In a joint statement, the leadership of Estonia, the U.K., Poland, Latvia, and five other European countries pledged new military packages to Ukraine, including main battle tanks, heavy artillery, air defense, ammunition, and infantry fighting vehicles.

“We recognize that equipping Ukraine to push Russia out of its territory is as important as equipping them to defend what they already have. Together we will continue supporting Ukraine to move from resisting to expelling Russian forces from Ukrainian soil,” the leaders said in the joint statement.

It’s not clear if the Kremlin has specific plans to escalate in relation to weapons deliveries in Ukraine. But in recent weeks, some authorities in Russia have grown fearful that Ukraine might conduct attacks inside Russia proper after several attacks against Russian airbases inside Russian territory took place last month and have been widely attributed to Ukraine.

Ukrainian authorities have not directly claimed responsibility for the attacks. But some Ukrainian officials have hinted as much. Ukraine’s top military intelligence official, Kyrylo Budanov, warned Russia earlier this month that Russia should expect attacks “deeper and deeper” inside Russia.

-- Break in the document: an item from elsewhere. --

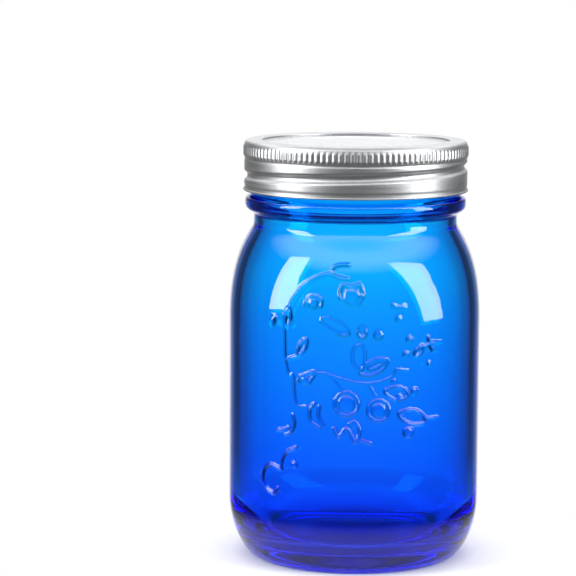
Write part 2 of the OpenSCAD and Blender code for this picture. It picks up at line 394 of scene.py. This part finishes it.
def build_jar():
    push_up = np.array(PUSH_UP, float)
    outside, inside = jar_outside(), jar_inside()
    profile = np.concatenate([push_up, outside, inside])
    azimuth = jar_columns()
    start, end = len(push_up), len(push_up) + len(outside)
    out = -normals(profile)[start:end]
    r = np.repeat(profile[:, :1], len(azimuth), 1)
    z = np.repeat(profile[:, 1:], len(azimuth), 1)

    ro, zo = r[start:end], z[start:end]
    u = np.repeat(((azimuth - FRONT + math.pi) % (2 * math.pi) - math.pi)[None] * BODY_R, len(outside), 0)
    proud = embossing(u, zo)
    # the two mould seams run up the sides
    side = np.abs(np.cos(azimuth))[None] * BODY_R
    beside = BODY_R - side
    seam = SEAM_H * smooth(1 - beside / 0.008) * smooth((zo - 3) / 2) * smooth((BEAD_Z - 6 - zo) / 4)
    proud = np.maximum(proud, seam)
    # one turn and a fifth of thread, fading out at both ends
    above, turn = helix_height(azimuth[None], zo, THREAD_Z)
    low, high = (THREAD_LOW_Z - THREAD_Z) / PITCH, (THREAD_HIGH_Z - THREAD_Z) / PITCH
    fade = smooth((turn - low) / 0.07) * smooth((high - turn) / 0.07)
    thread = (CREST_R - ROOT_R) * smooth(1.45 - np.abs(above) / 1.15) * fade
    thread *= (zo > BEAD_Z + 3.4) & (zo < GLASS_H - 1.5)
    ro += proud * out[:, :1] + thread
    zo += proud * out[:, 1:]
    return revolve("jar_of_glass", r, z, azimuth, loop=False)


# ---------------------------------------------------------------- closure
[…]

Peskov reiterated fears of Ukraine’s military plans Thursday.

Ukraine already has weapons “which it uses to constantly, daily deliver strikes on Russian soil,” Peskov said. “I mean our new regions,” he added, likely referring to regions that Russia illegally annexed following sham referenda last year.

The flurry of aid packages for Ukraine are emerging despite some resistance in recent days. Austin was visiting Germany Thursday to try to work with Germany’s new defense minister, Boris Pistorius, and convince him to approve sending German-made tanks to Ukraine, according to The Washington Post. Several countries have pledged that they would be willing to send their German-made Leopard tanks to Ukraine, but have indicated that Germany has been resistant to give its stamp of approval for the delivery out of fear of provoking Russia.

Consent is of secondary importance here.

German Chancellor Olaf Scholz has said that Germany would be willing to approve sending German-made Leopard tanks to Ukraine if the U.S. provided Abrams tanks as well, according to Süddeutsche Zeitung.

Although the U.S. Secretary of Defense noted Thursday that the U.S. is prepared to back Ukraine for the “long haul,” no agreement on tanks has been announced so far.

The Pentagon indicated Thursday that the U.S. isn’t ready to commit to an Abrams tanks delivery just yet.

“It doesn’t make sense to provide it to the Ukrainians at this moment” due to “the maintenance and the high cost that it would take to maintain an Abrams,” Pentagon Deputy Press Secretary Sabrina Singh told reporters Thursday.

Pressure is mounting for Germany to make a change. Polish Prime Minister Mateusz Morawiecki indicated that if Germany prolongs its resistance, Poland could pull the trigger and send Leopard tanks without Germany’s approval.

“Consent is of secondary importance here,” Morawiecki said on Polish radio. “We will either obtain it quickly, or we will do the right thing ourselves.”